Let's trace n=3 through the code

Initialize matrix and boundaries

matrix = [[0,0,0],[0,0,0],[0,0,0]], top=0, bottom=2, left=0, right=2, num=1

Fill top row left to right

matrix[0][0]=1, matrix[0][1]=2, matrix[0][2]=3, num=4, top=1

Fill right column top to bottom

matrix[1][2]=4, matrix[2][2]=5, num=6, right=1

Fill bottom row right to left

matrix[2][1]=6, matrix[2][0]=7, num=8, bottom=1

Fill left column bottom to top

matrix[1][0]=8, num=9, left=1

Fill top row left to right (inner layer)

matrix[1][1]=9, num=10, top=2

Step	Matrix State
After step 2	[[1, 2, 3], [0, 0, 0], [0, 0, 0]]
After step 3	[[1, 2, 3], [0, 0, 4], [0, 0, 5]]
After step 4	[[1, 2, 3], [0, 0, 4], [7, 6, 5]]
After step 5	[[1, 2, 3], [8, 0, 4], [7, 6, 5]]
After step 6	[[1, 2, 3], [8, 9, 4], [7, 6, 5]]

💡

Why This Works

Step 1: Use boundaries to control filling

The variables top, bottom, left, right mark the edges of the current layer to fill, shrinking inward after each pass.

Step 2: Fill in four directions

Fill the matrix in four steps: left to right, top to bottom, right to left, and bottom to top, covering the outer layer each time.

Step 3: Repeat until complete

Repeat the filling process while adjusting boundaries until all numbers from 1 to n*n are placed in spiral order.

🔄

Alternative Approaches

Using direction vectors

python

def spiral_with_directions(n):
    matrix = [[0]*n for _ in range(n)]
    directions = [(0,1),(1,0),(0,-1),(-1,0)]
    x = y = d = 0
    for num in range(1, n*n+1):
        matrix[x][y] = num
        dx, dy = directions[d]
        nx, ny = x+dx, y+dy
        if 0 <= nx < n and 0 <= ny < n and matrix[nx][ny] == 0:
            x, y = nx, ny
        else:
            d = (d+1) % 4
            dx, dy = directions[d]
            x, y = x+dx, y+dy
    for row in matrix:
        print(' '.join(map(str, row)))

spiral_with_directions(4)

This method uses direction vectors and checks boundaries dynamically, making the code more flexible but slightly more complex.

Recursive filling

python

def fill_spiral(matrix, top, bottom, left, right, num):
    if left > right or top > bottom:
        return
    for i in range(left, right+1):
        matrix[top][i] = num
        num += 1
    for i in range(top+1, bottom+1):
        matrix[i][right] = num
        num += 1
    if top != bottom:
        for i in range(right-1, left-1, -1):
            matrix[bottom][i] = num
            num += 1
    if left != right:
        for i in range(bottom-1, top, -1):
            matrix[i][left] = num
            num += 1
    fill_spiral(matrix, top+1, bottom-1, left+1, right-1, num)

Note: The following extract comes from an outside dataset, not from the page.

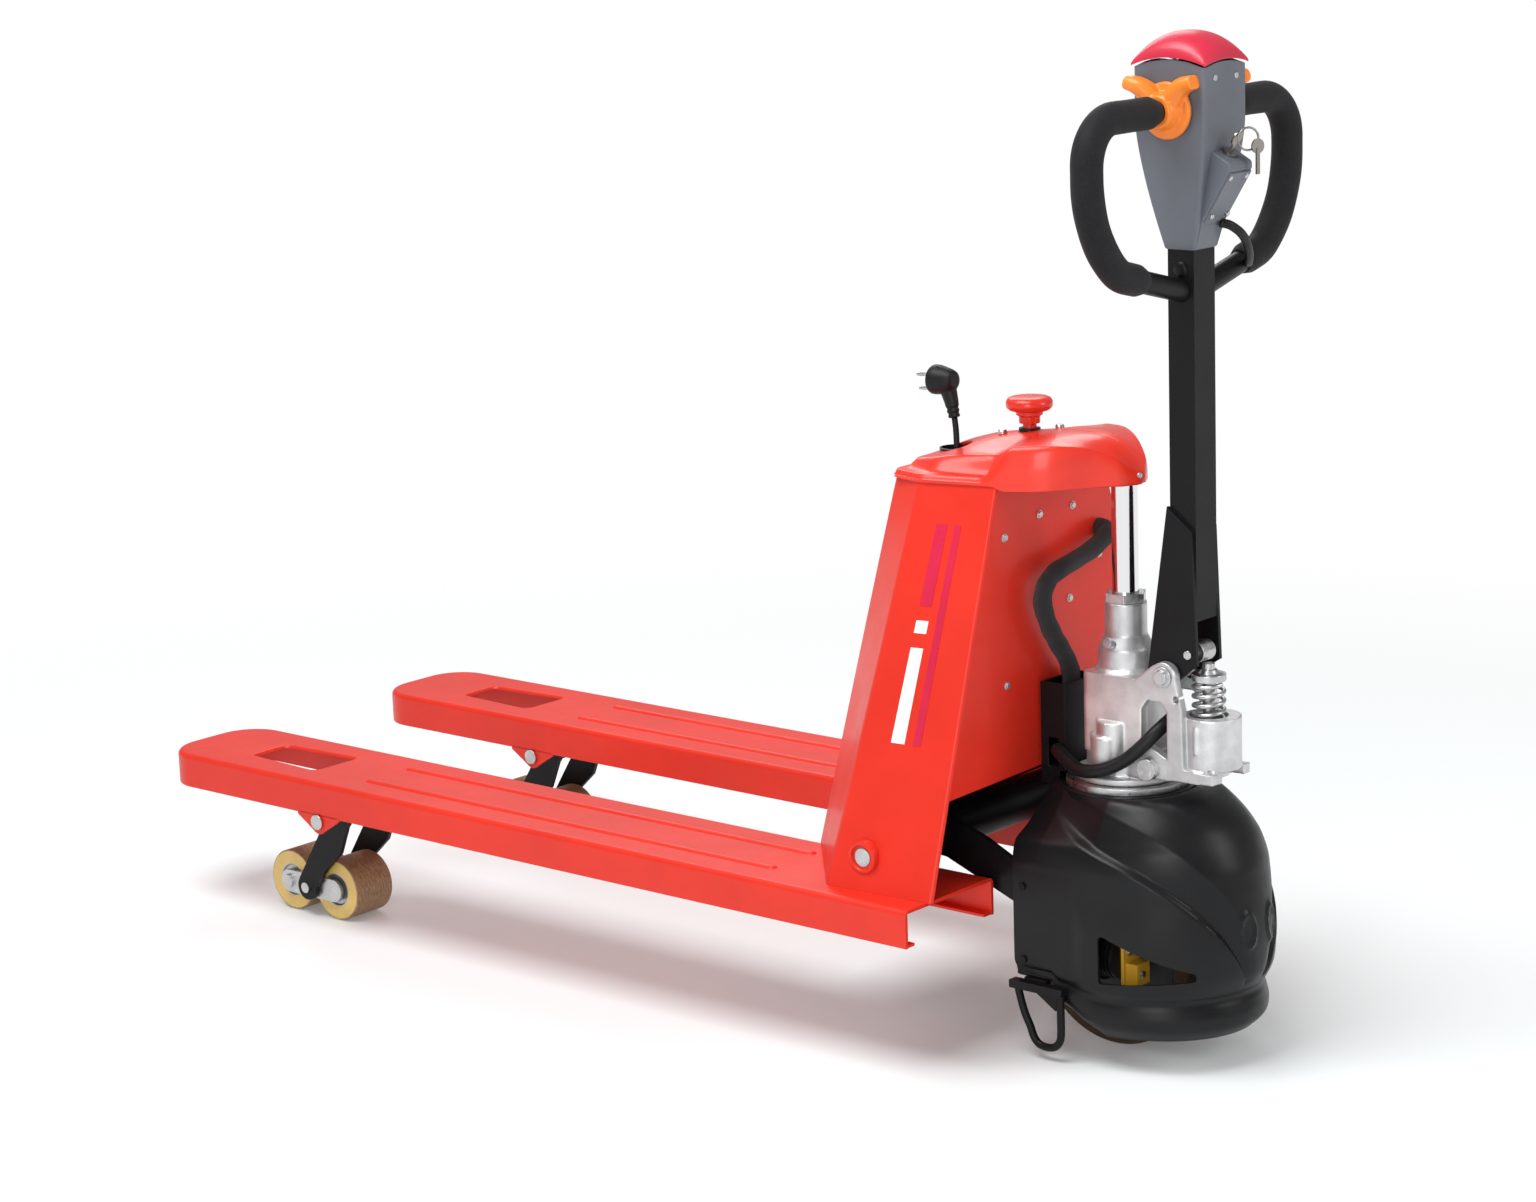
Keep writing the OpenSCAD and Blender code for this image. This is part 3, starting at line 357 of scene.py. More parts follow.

def print_spiral_recursive(n):
    matrix = [[0]*n for _ in range(n)]
    fill_spiral(matrix, 0, n-1, 0, n-1, 1)
    for row in matrix:
        print(' '.join(map(str, row)))

print_spiral_recursive(4)

This recursive approach breaks the problem into smaller layers, but recursion depth may be a concern for large n.

⚡

Complexity: O(n^2) time, O(n^2) space

Time Complexity

The program fills each cell of the n x n matrix exactly once, so the time complexity is O(n^2).

Space Complexity

The matrix requires O(n^2) space to store the spiral pattern; no extra significant space is used.

Which Approach is Fastest?

Both boundary pointer and direction vector methods run in O(n^2) time; the boundary pointer method is simpler and more readable for beginners.

Approach	Time	Space	Best For
Boundary pointers	O(n^2)	O(n^2)	Simplicity and clarity
Direction vectors	O(n^2)	O(n^2)	Flexibility and dynamic movement
Recursive filling	O(n^2)	O(n^2)	Divide and conquer style, but less efficient for large n

💡

Use boundary pointers to control the spiral filling direction and avoid overwriting values.

⚠️

Forgetting to update boundaries after each direction causes infinite loops or incorrect patterns.